> _What is needed_:
Exact reproduction is required for all entries.

[Rows from an object dataset]

•••••

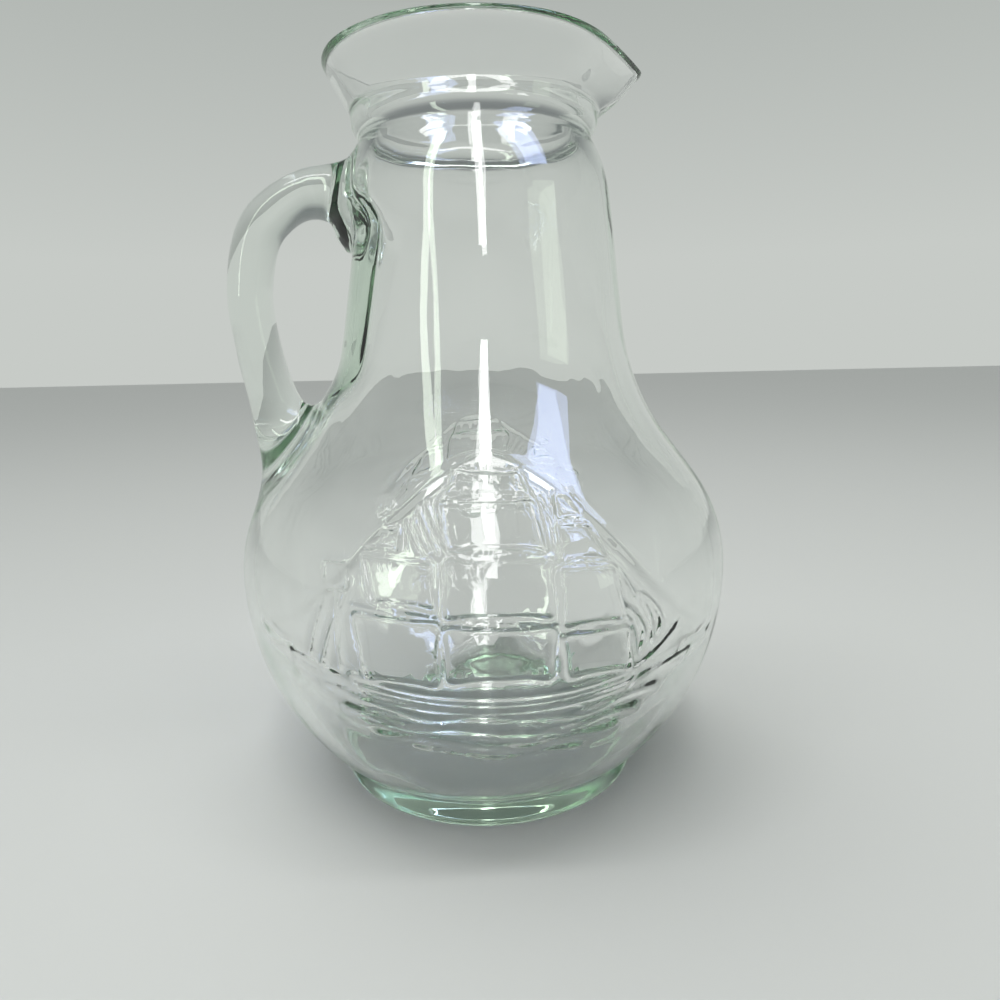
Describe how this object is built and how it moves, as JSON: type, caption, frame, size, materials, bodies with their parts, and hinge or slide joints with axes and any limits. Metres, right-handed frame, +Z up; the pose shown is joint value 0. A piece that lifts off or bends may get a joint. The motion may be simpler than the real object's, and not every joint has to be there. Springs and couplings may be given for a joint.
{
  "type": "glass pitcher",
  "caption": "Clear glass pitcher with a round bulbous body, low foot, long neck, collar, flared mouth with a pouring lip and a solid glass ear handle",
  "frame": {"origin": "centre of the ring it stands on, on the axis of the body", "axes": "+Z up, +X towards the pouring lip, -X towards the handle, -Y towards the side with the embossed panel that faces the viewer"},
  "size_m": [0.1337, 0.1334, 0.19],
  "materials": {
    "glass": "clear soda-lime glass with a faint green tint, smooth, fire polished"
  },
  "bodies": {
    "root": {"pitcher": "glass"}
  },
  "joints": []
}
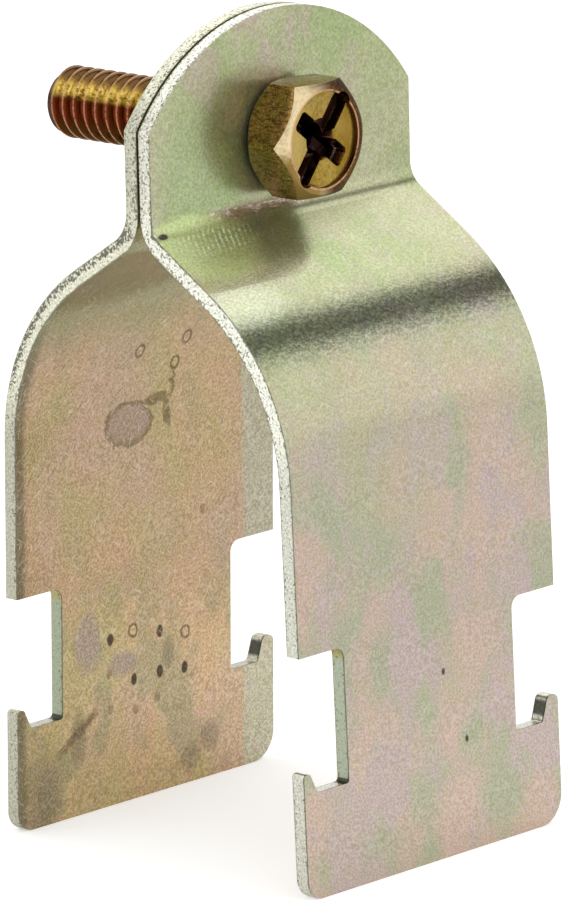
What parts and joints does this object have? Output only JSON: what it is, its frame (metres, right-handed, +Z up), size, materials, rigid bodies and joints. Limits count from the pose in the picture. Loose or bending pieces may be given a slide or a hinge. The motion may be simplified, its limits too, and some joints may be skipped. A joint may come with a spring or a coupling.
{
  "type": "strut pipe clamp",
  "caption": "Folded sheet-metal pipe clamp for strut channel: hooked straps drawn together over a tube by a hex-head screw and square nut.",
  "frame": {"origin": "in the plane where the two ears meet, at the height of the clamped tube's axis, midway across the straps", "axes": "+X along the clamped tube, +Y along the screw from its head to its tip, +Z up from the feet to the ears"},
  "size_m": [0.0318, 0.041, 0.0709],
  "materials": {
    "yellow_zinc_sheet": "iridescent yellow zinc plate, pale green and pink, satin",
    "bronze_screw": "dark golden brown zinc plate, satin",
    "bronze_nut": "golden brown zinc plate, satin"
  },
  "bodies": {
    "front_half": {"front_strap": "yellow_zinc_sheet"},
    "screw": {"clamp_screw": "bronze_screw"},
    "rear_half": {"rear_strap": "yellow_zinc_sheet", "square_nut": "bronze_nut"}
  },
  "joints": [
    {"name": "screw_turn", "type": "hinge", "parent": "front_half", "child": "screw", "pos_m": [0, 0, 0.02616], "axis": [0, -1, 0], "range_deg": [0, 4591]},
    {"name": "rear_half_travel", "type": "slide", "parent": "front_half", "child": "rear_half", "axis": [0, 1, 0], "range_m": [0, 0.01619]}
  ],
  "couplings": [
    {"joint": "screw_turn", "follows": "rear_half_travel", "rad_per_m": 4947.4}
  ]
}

•••••

> _Solution to this exercise_:
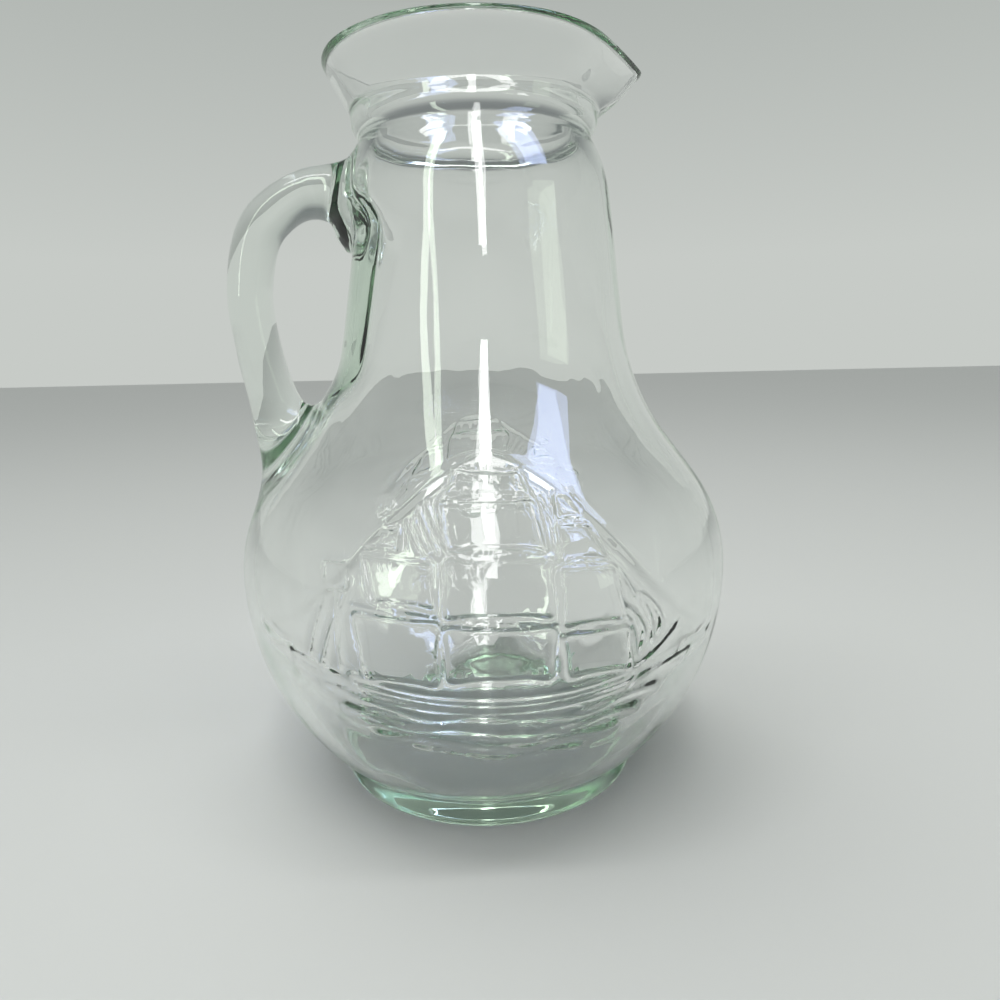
Describe how this object is built and how it moves, as JSON: type, caption, frame, size, materials, bodies with their parts, and hinge or slide joints with axes and any limits. Metres, right-handed frame, +Z up; the pose shown is joint value 0. A piece that lifts off or bends may get a joint. The motion may be simpler than the real object's, and not every joint has to be there. Springs and couplings may be given for a joint.
{
  "type": "glass pitcher",
  "caption": "Clear glass pitcher with a round bulbous body, low foot, long neck, collar, flared mouth with a pouring lip and a solid glass ear handle",
  "frame": {"origin": "centre of the ring it stands on, on the axis of the body", "axes": "+Z up, +X towards the pouring lip, -X towards the handle, -Y towards the side with the embossed panel that faces the viewer"},
  "size_m": [0.1337, 0.1334, 0.19],
  "materials": {
    "glass": "clear soda-lime glass with a faint green tint, smooth, fire polished"
  },
  "bodies": {
    "root": {"pitcher": "glass"}
  },
  "joints": []
}
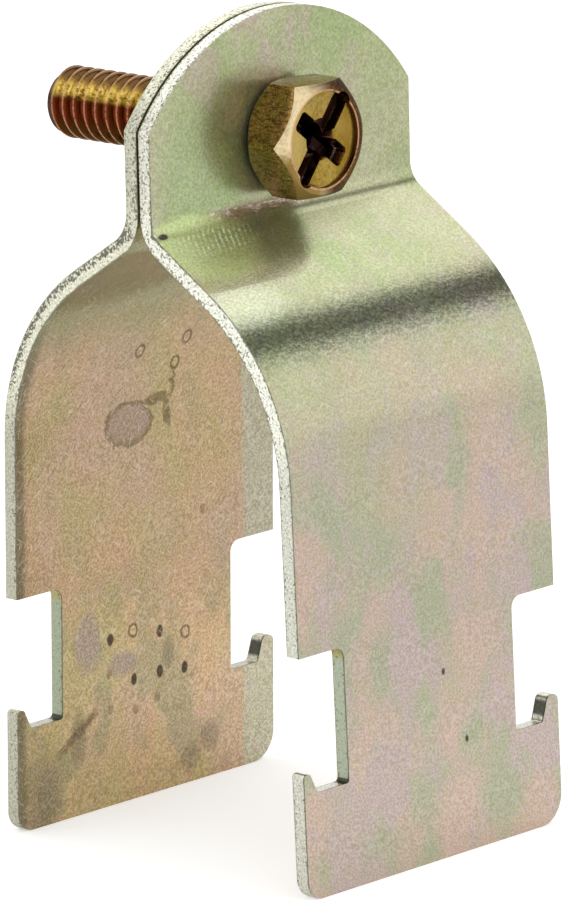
What parts and joints does this object have? Output only JSON: what it is, its frame (metres, right-handed, +Z up), size, materials, rigid bodies and joints. Limits count from the pose in the picture. Loose or bending pieces may be given a slide or a hinge. The motion may be simplified, its limits too, and some joints may be skipped. A joint may come with a spring or a coupling.
{
  "type": "strut pipe clamp",
  "caption": "Folded sheet-metal pipe clamp for strut channel: hooked straps drawn together over a tube by a hex-head screw and square nut.",
  "frame": {"origin": "in the plane where the two ears meet, at the height of the clamped tube's axis, midway across the straps", "axes": "+X along the clamped tube, +Y along the screw from its head to its tip, +Z up from the feet to the ears"},
  "size_m": [0.0318, 0.041, 0.0709],
  "materials": {
    "yellow_zinc_sheet": "iridescent yellow zinc plate, pale green and pink, satin",
    "bronze_screw": "dark golden brown zinc plate, satin",
    "bronze_nut": "golden brown zinc plate, satin"
  },
  "bodies": {
    "front_half": {"front_strap": "yellow_zinc_sheet"},
    "screw": {"clamp_screw": "bronze_screw"},
    "rear_half": {"rear_strap": "yellow_zinc_sheet", "square_nut": "bronze_nut"}
  },
  "joints": [
    {"name": "screw_turn", "type": "hinge", "parent": "front_half", "child": "screw", "pos_m": [0, 0, 0.02616], "axis": [0, -1, 0], "range_deg": [0, 4591]},
    {"name": "rear_half_travel", "type": "slide", "parent": "front_half", "child": "rear_half", "axis": [0, 1, 0], "range_m": [0, 0.01619]}
  ],
  "couplings": [
    {"joint": "screw_turn", "follows": "rear_half_travel", "rad_per_m": 4947.4}
  ]
}